We are taught not to covet, but sometimes the green just turns from lime to emerald.
About this time every year comes a ritual that I remain completely ignorant about, but envy nonetheless.
And, I wonder, do the folks involved fully understand how fortunate, how lucky to live in a small town?
As the school year opens each year, Homecoming rises on the horizon and with Homecoming come the class reunions.
So far in the past month, we’ve had 1958, followed by 1968 and 1978, all classes from Port St. Joe High School, all planning their reunions.
My initial reaction when 1958 arrived a month ago or so was what?
Summer isn’t over.
Every day my two-wheeled commute to work feels more and more like I’m in a convection oven.
Wasn’t graduation yesterday?
Football season underway?
Let me lay down by the shade of a tree and rest.
Oh, wait, there is no shade; recliner will have to do.
There must be an adage to fracture about when you are young time can hardly go fast enough; as you age, well, it won’t slow down one bit.
As school starts by my grand-youngins are another grade, another year older.
I hardly recognize the smiling little cherub in my wallet, now, eee gads, an adolescent.
Where once it was “Papa” with enthusiasm it has become, “hey, papa” lower-case all the way.
So, these reunions.
I responded to one submitter of reunion news how fortunate they were to live in a small town, have such fond memories of high school and class camaraderie.
Ask Kesley, my good friend sharing this page’s space, about the place on the map where I grew up, Toledo, Ohio.
“It was so big,” Kesley said when I saw him recently after travels that took him through Northwest Ohio.
Now, for many of a certain generation, Toledo is connected to a song John Denver sang about being bored in Toledo, Ohio, where not much happens at night and the sidewalks rolled up after dark.
That was quite a stigma.
Quiet, bespectacled, squeaky clean John Denver was bored?
That was not exactly a TDC promotional slogan that screamed, “Hey, let’s take our next vacation there.”
But it was a fun childhood, I wouldn’t trade it.
And it was far more crowded than childhoods in Gulf County.
Being from a large city, I attended mighty large public schools.
We lived just over two blocks from my elementary school, which I would guess, gazing back into hazy memories, had roughly twice the enrollment of Port St. Joe Elementary School.
My high school: well over 2,000 students, jutting up against 2,500.

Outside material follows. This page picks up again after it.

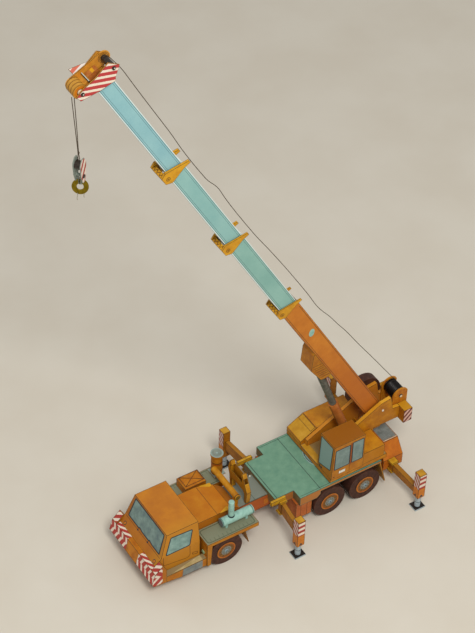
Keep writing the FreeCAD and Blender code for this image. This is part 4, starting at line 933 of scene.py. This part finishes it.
def winch():
    """Winch pin head with its dark ring, rope wraps on the drum, pale rim of the far flange."""
    centre = np.array([-99.2, 0.0, 85.2])
    for s in (1, -1):
        lay("winch", "cream_ink", turned([(0, 0), (1.3, 0), (1.4, 0.35), (0, 0.5)], centre + [0, s * 10.3, 0], (0, s, 0), 28))
        lay("upper", "steel_pin", turned([(1.7, 0), (2.2, 0), (2.2, 0.1), (1.7, 0.1)], centre + [0, s * 9.8, 0], (0, s, 0), 40, True))
    turns = 9.0
    t = np.linspace(0, 1, int(turns * 22))
    angle = 2 * np.pi * turns * t
    y = -5.2 + 11.5 * t
    coil = np.stack([centre[0] + 7.05 * np.cos(angle), y, centre[2] + 7.05 * np.sin(angle)], 1)
    lay("winch", "drum_card", tube(coil, 0.42, (0, 1, 0), 6))
    lay("winch", "ring_card", turned([(6.9, 0), (7.6, 0), (7.6, 0.5), (6.9, 0.5)], centre + [0, -7.9, 0], (0, 1, 0), 40, True))


def spare_wheel():
    """Printed face of the spare wheel, on its far side."""
    face = np.array([-74 - 0.0, -23.5, 81.5])
    out = (0, -1, 0)
    lo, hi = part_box("spare_disc")
    face[0] = (lo[0] + hi[0]) / 2 / MM - MIDDLE[0]
    lay("upper", "wheel_orange", turned([(8.3, -0.2), (9.9, -0.2), (9.9, 0.1), (8.3, 0.1)], face, out, 56, True))
    lay("upper", "wheel_brown", turned([(4.6, -0.2), (8.3, -0.2), (8.3, 0.05), (4.6, 0.05)], face, out, 56, True))
    lay("upper", "wheel_grey", turned([(0, -0.2), (4.6, -0.2), (4.6, 0.1), (3.6, 0.2), (0, 0.2)], face, out, 48))


# ---------------------------------------------------------------- boom
COLLAR_U = (221.8, 339.9, 455.8)


# Upper ends of the slanted lines printed on the bracket, along the boom.
BRACKET_LINES = (105.0, 108.6, 111.4, 115.0, 118.6, 121.2, 125.0)

# Middle of the blank oval badge on the base tube, along and off the boom.
BADGE = (170.9, -5.2)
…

I had more than 500, closer to 600 if I remember correctly, students in my graduating class, which is roughly the current enrollment, give or take a dozen or so, of Port St. Joe Jr./Sr. High School, which includes two additional grades.
So, students were a mere number in the literal sense of the word.
I can tick off some of the names of the fellas I hung around with at the time.
I had yet to discover the beauty and wonder of girls until my senior season, though I did have a “girlfriend” as a senior though it was to be an entirely chaste relationship.
This will give you some idea of how far back in time we are traveling, though I will admit I was well behind the curve, even for that time, when it came to the opposite sex.
I am fairly sure I had not even kissed a girl at that point; a fourth-grade love letter spurned created scars.
What one’s brain chooses to recall.
But, on the whole, memories are either faces or fragment of names and my memories are primarily dominated by happenings that had little to do with a classroom.
And, reunions, perish the thought.
Ten years after graduation there was a mailing that went out about trying to come together for a reunion, but by that time I was in Florida and living, in reality, an entirely new life.
Additionally, the letter’s tone was such that the writer understood they were up against long odds gathering any semblance of that high school class.
And by that time there wasn’t even a high school to remember: Thomas A. DeVilbiss, named for the guy who invented the atomizer for perfume and other things, was no longer in existence.
I don’t know if it was my graduating class, could’ve been, but I like to blame my brother’s which followed two years later.
Either way, within a decade after graduating DeVilbiss and the Tigers were rendered to the picklocks of historians.
School consolidation is not strictly a rural phenomenon.
So, at the time of that 10-year milestone, I had scant interest in a gathering of people I likely didn’t know or remember from a high school that no longer existed.
Made no sense to me.
But, time has a way of altering those realities and I have recently attempted to just look up some of those folks who made an impact during a formative time.
The search did not turn out so great, however, as the first two friends whose names I searched for had both passed away tragically young.
The search stopped.
Therefore, I say to those folks who will be gathering in October to celebrate a special time in their lives, give each an extra hug, and extra slap on the back.
Living, growing up, coming of age, in a small town carries with it a distinctly significant and impactful role in the friends and relationships made that can last a lifetime.
Some of us, on the other hand, just arrived too late.